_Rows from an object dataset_
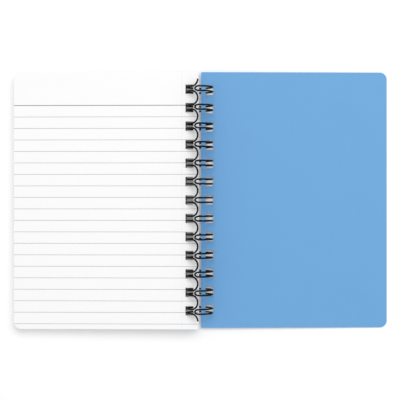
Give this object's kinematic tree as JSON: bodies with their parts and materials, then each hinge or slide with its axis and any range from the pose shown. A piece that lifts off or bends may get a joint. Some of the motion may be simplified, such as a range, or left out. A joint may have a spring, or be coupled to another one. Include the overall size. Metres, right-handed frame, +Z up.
{
  "type": "open spiral notebook",
  "caption": "Twin-loop wire-bound notebook lying open at its last leaf: a ruled block of leaves on the front cover at the left, the back cover laid out at the right.",
  "frame": {"origin": "on the table under the axis of the wire's rings, half way along the spine", "axes": "+X from the spine towards the back cover's fore edge, +Y towards the head of the page, +Z up from the table"},
  "size_m": [0.2593, 0.1778, 0.019],
  "materials": {
    "leaves": "matte writing paper with pale grey ruling",
    "front_card": "blue card with a fine satin texture",
    "back_card": "blue card with a fine satin texture",
    "wire": "black nylon-coated steel wire"
  },
  "bodies": {
    "pages": {"page_block": "leaves"},
    "binding": {"twin_loop_wire": "wire"},
    "back": {"back_cover": "back_card"},
    "front": {"front_cover": "front_card"}
  },
  "joints": [
    {"name": "back_cover_turn", "type": "hinge", "parent": "pages", "child": "back", "pos_m": [0, 0, 0.0095], "axis": [0, -1, 0], "range_deg": [0, 184]},
    {"name": "binding_turn", "type": "hinge", "parent": "pages", "child": "binding", "pos_m": [0, 0, 0.0095], "axis": [0, -1, 0], "range_deg": [0, 48]},
    {"name": "front_cover_turn", "type": "hinge", "parent": "pages", "child": "front", "pos_m": [-0.0018, 0, 0.0051], "axis": [0, -1, 0], "range_deg": [0, 90]}
  ],
  "couplings": [
    {"joint": "binding_turn", "follows": "back_cover_turn", "ratio": 0.2608}
  ]
}
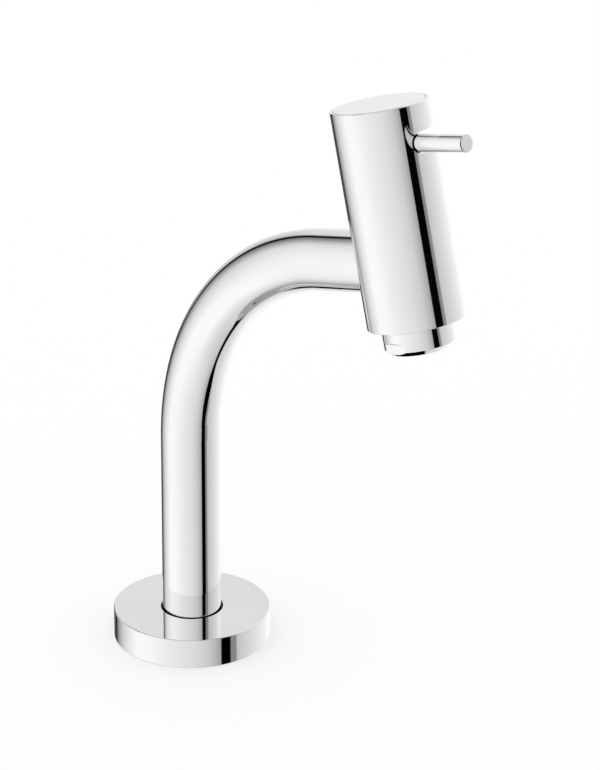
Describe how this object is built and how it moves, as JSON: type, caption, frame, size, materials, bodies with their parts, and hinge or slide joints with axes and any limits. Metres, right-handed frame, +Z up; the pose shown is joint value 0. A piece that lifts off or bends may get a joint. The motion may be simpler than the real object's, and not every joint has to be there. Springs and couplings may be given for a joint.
{
  "type": "basin pillar tap",
  "caption": "Chrome pillar tap for a basin: bent round spout tube on a round foot, tilted cylindrical head with a short lever pin in a side slot, and an aerator below.",
  "frame": {"origin": "on the column's axis, at the level of the deck that the foot stands on", "axes": "+Z up along the column; +X from the column towards the head, away from the wall; +Y to the side that the lever pin swings to as the tap opens"},
  "size_m": [0.1683, 0.0588, 0.2969],
  "materials": {
    "chrome_plate": "polished",
    "raw_brass": "machined",
    "stainless_steel": "satin",
    "black_rubber": "matte",
    "white_plastic": "moulded",
    "white_ceramic": "lapped"
  },
  "bodies": {
    "tap": {"escutcheon": "chrome_plate", "spout_tube": "chrome_plate", "head_shell": "chrome_plate", "cap_disc": "chrome_plate", "aerator_housing": "chrome_plate", "mounting_shank": "raw_brass", "back_nut": "raw_brass", "valve_body": "raw_brass", "arm_nipple": "raw_brass", "cartridge_housing": "raw_brass", "clamp_washer": "stainless_steel", "aerator_screen": "stainless_steel", "deck_gasket": "black_rubber", "clamp_seal": "black_rubber", "escutcheon_o_ring": "black_rubber", "arm_o_ring": "black_rubber", "cap_o_ring": "black_rubber", "cartridge_o_ring": "black_rubber", "seat_seal": "black_rubber", "aerator_seal": "black_rubber", "aerator_insert": "white_plastic", "thrust_washer": "white_plastic", "fixed_disc": "white_ceramic"},
    "lever": {"lever_pin": "chrome_plate", "lever_carrier": "chrome_plate", "carrier_screw": "stainless_steel", "grub_screw": "stainless_steel", "spindle": "raw_brass", "spindle_o_rings": "black_rubber", "moving_disc": "white_ceramic", "circlip": "stainless_steel"}
  },
  "joints": [
    {"name": "lever_turn", "type": "hinge", "parent": "tap", "child": "lever", "pos_m": [0.11093, 0, 0.18359], "axis": [-0.2538, 0, 0.9673], "range_deg": [0, 90]}
  ]
}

_WRITTEN EXERCISE_
Reproduce the records in full, exactly as written.

_ANSWER FOR THIS EXERCISE_
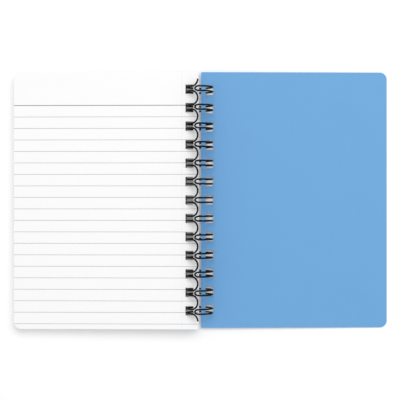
Give this object's kinematic tree as JSON: bodies with their parts and materials, then each hinge or slide with its axis and any range from the pose shown. A piece that lifts off or bends may get a joint. Some of the motion may be simplified, such as a range, or left out. A joint may have a spring, or be coupled to another one. Include the overall size. Metres, right-handed frame, +Z up.
{
  "type": "open spiral notebook",
  "caption": "Twin-loop wire-bound notebook lying open at its last leaf: a ruled block of leaves on the front cover at the left, the back cover laid out at the right.",
  "frame": {"origin": "on the table under the axis of the wire's rings, half way along the spine", "axes": "+X from the spine towards the back cover's fore edge, +Y towards the head of the page, +Z up from the table"},
  "size_m": [0.2593, 0.1778, 0.019],
  "materials": {
    "leaves": "matte writing paper with pale grey ruling",
    "front_card": "blue card with a fine satin texture",
    "back_card": "blue card with a fine satin texture",
    "wire": "black nylon-coated steel wire"
  },
  "bodies": {
    "pages": {"page_block": "leaves"},
    "binding": {"twin_loop_wire": "wire"},
    "back": {"back_cover": "back_card"},
    "front": {"front_cover": "front_card"}
  },
  "joints": [
    {"name": "back_cover_turn", "type": "hinge", "parent": "pages", "child": "back", "pos_m": [0, 0, 0.0095], "axis": [0, -1, 0], "range_deg": [0, 184]},
    {"name": "binding_turn", "type": "hinge", "parent": "pages", "child": "binding", "pos_m": [0, 0, 0.0095], "axis": [0, -1, 0], "range_deg": [0, 48]},
    {"name": "front_cover_turn", "type": "hinge", "parent": "pages", "child": "front", "pos_m": [-0.0018, 0, 0.0051], "axis": [0, -1, 0], "range_deg": [0, 90]}
  ],
  "couplings": [
    {"joint": "binding_turn", "follows": "back_cover_turn", "ratio": 0.2608}
  ]
}
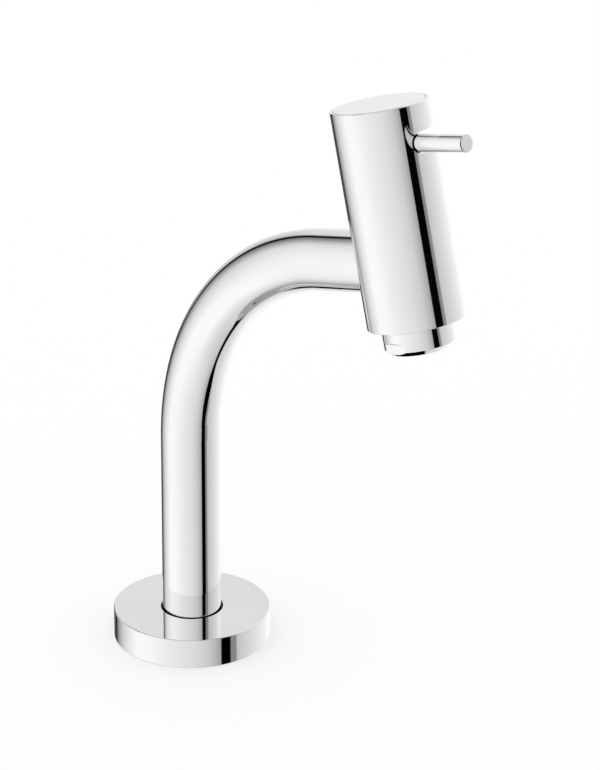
Describe how this object is built and how it moves, as JSON: type, caption, frame, size, materials, bodies with their parts, and hinge or slide joints with axes and any limits. Metres, right-handed frame, +Z up; the pose shown is joint value 0. A piece that lifts off or bends may get a joint. The motion may be simpler than the real object's, and not every joint has to be there. Springs and couplings may be given for a joint.
{
  "type": "basin pillar tap",
  "caption": "Chrome pillar tap for a basin: bent round spout tube on a round foot, tilted cylindrical head with a short lever pin in a side slot, and an aerator below.",
  "frame": {"origin": "on the column's axis, at the level of the deck that the foot stands on", "axes": "+Z up along the column; +X from the column towards the head, away from the wall; +Y to the side that the lever pin swings to as the tap opens"},
  "size_m": [0.1683, 0.0588, 0.2969],
  "materials": {
    "chrome_plate": "polished",
    "raw_brass": "machined",
    "stainless_steel": "satin",
    "black_rubber": "matte",
    "white_plastic": "moulded",
    "white_ceramic": "lapped"
  },
  "bodies": {
    "tap": {"escutcheon": "chrome_plate", "spout_tube": "chrome_plate", "head_shell": "chrome_plate", "cap_disc": "chrome_plate", "aerator_housing": "chrome_plate", "mounting_shank": "raw_brass", "back_nut": "raw_brass", "valve_body": "raw_brass", "arm_nipple": "raw_brass", "cartridge_housing": "raw_brass", "clamp_washer": "stainless_steel", "aerator_screen": "stainless_steel", "deck_gasket": "black_rubber", "clamp_seal": "black_rubber", "escutcheon_o_ring": "black_rubber", "arm_o_ring": "black_rubber", "cap_o_ring": "black_rubber", "cartridge_o_ring": "black_rubber", "seat_seal": "black_rubber", "aerator_seal": "black_rubber", "aerator_insert": "white_plastic", "thrust_washer": "white_plastic", "fixed_disc": "white_ceramic"},
    "lever": {"lever_pin": "chrome_plate", "lever_carrier": "chrome_plate", "carrier_screw": "stainless_steel", "grub_screw": "stainless_steel", "spindle": "raw_brass", "spindle_o_rings": "black_rubber", "moving_disc": "white_ceramic", "circlip": "stainless_steel"}
  },
  "joints": [
    {"name": "lever_turn", "type": "hinge", "parent": "tap", "child": "lever", "pos_m": [0.11093, 0, 0.18359], "axis": [-0.2538, 0, 0.9673], "range_deg": [0, 90]}
  ]
}